One of them definitely is that it pays to be stubborn. It’s hard to navigate a world where you see yourself as an artist, but you have a lot of contract elements and you’re exposing a lot of different sides to your personality that are sometimes in direct conflict with each other. I both have an outgoing entertainer and more secretive artist inside of me, and they both want to win. I think the one thing I’ve learned is that it’s okay to be stubborn and somebody needs to be stubborn on your behalf. It’s probably going to have to be you. Everybody else can go either way. Nobody is going to feel as passionate about what you do as you. I think in the long-run that kind of stubbornness and focus is what builds character, and that character reveals itself over time. Maybe not in the moment, but you’re building some sort of stamina and character at the audience you cultivate as you go along that you can believe in and trust even if you make some u-turns and left turns. You’re not always going to make everybody happy, and it certainly isn’t the artist’s obligation to do so. But I think over time, character wins…I hope.

Can you tell me about the meaning behind the song “I’ll Always Be Watching You?”

It’s a song from my perspective about someone who has rejected a lover that he can’t get over. It’s navigating that feeling where you have no entitlement: you’ve rejected this love – this relationship. But at the same time, you long for it and regret turning away from it. The only thing you have is social media and spying on the object of all this affection through all of these different vehicles that we have at our disposal. It’s really sort of pathetic because it’s someone who has rejected the real thing but has been left with some pale replacement for real love or intimacy. That feeling intoxicated by the picture on an iPhone and knowing that you don’t even deserve that because you turned it away is what it’s about.

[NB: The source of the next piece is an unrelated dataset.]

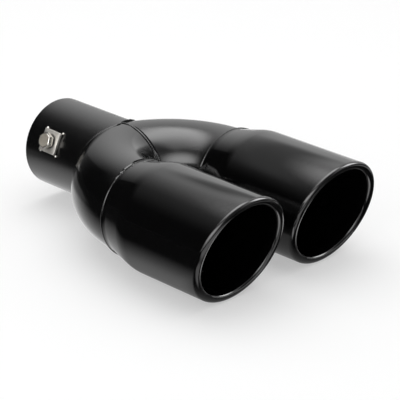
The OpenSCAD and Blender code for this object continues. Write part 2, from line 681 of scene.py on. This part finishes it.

What’s the hardest part of making music for you?

The hardest part is staying at it because we want to feel creative all the time, and you can’t. So, it’s frustrating when you can’t be productive when you want to be productive. I think the hardest part is believing you will write something good again. It’s pretty black and white. Sometimes when I write I feel like nothing good will come of this or I won’t write something I’ll feel motivated to share. When you’re in that part of the process and not really feeling inspired, it just feels like there’s no possibility of inspiration ever hitting you again. The biggest challenge is stay at it. Of course it helps a little bit to have done it over time because then you see the ebbs and flows of the process and you see that the inspiration will return. In the meantime, it’s your responsibility to work, write, stay focused and be diligent and disciplined in your work: that’s the job.

Is there anything you would ever change about your career thus far?

I take great pride in a lot of the songs I write, so it means a lot to me when I see it means a lot to people. It’s not something to take for granted that it will even reach anyone. I’ve been lucky enough that I’ve had audiences across the world. Last year I did some bigger shows at festivals where I dared to think bigger in a sense for the first time in my life and create a show that was made for a bigger audience. That felt really scary to me because there’s really nothing to hide behind if it doesn’t reach a bigger audience or if it doesn’t please a particular audience. It was called “Performance Please”. It was the scariest thing I’ve ever done. It made me think how cool it was to communicate with a bigger audience and create a big show. I don’t really have a big, mainstream audience anywhere, and I come from a more intimate world of communicating through specific music to a very specific audience who appreciates it. That’s my core: my home. Sometimes I think it would be cool to paint with a really big brush on a stage – to make a big show on a big stage in front of a big audience if someday I have a big enough audience to justify that kind of work. We’ll see.

How did moving to New York influence a shift in your music?

I didn’t really notice such a big shift. As a musician, I’ve been traveling ever since my first record came out. All I know is moving around – I’ve lived here and there, but moving to New York gave me some space to land and get away from everything once the tour was over and once any kind of trip I was on was over. I’m sure it’s opened my eyes to different music than I would have played in Norway or anything else. In New York, you see as a musician the world is yours in a weird way. The only thing you know is that everything is going to change no matter what you do. Everything will move, change, you will seek different inspirations and find different ways of expressing your emotions and you will feel new things that will make you question the work you did before. It’s hard for me to pinpoint how New York specifically plays into that, but I do like how it feels like the center of a certain kind of world. I also like feeling like I can reject it and be alone with my writing. New York combines those things well.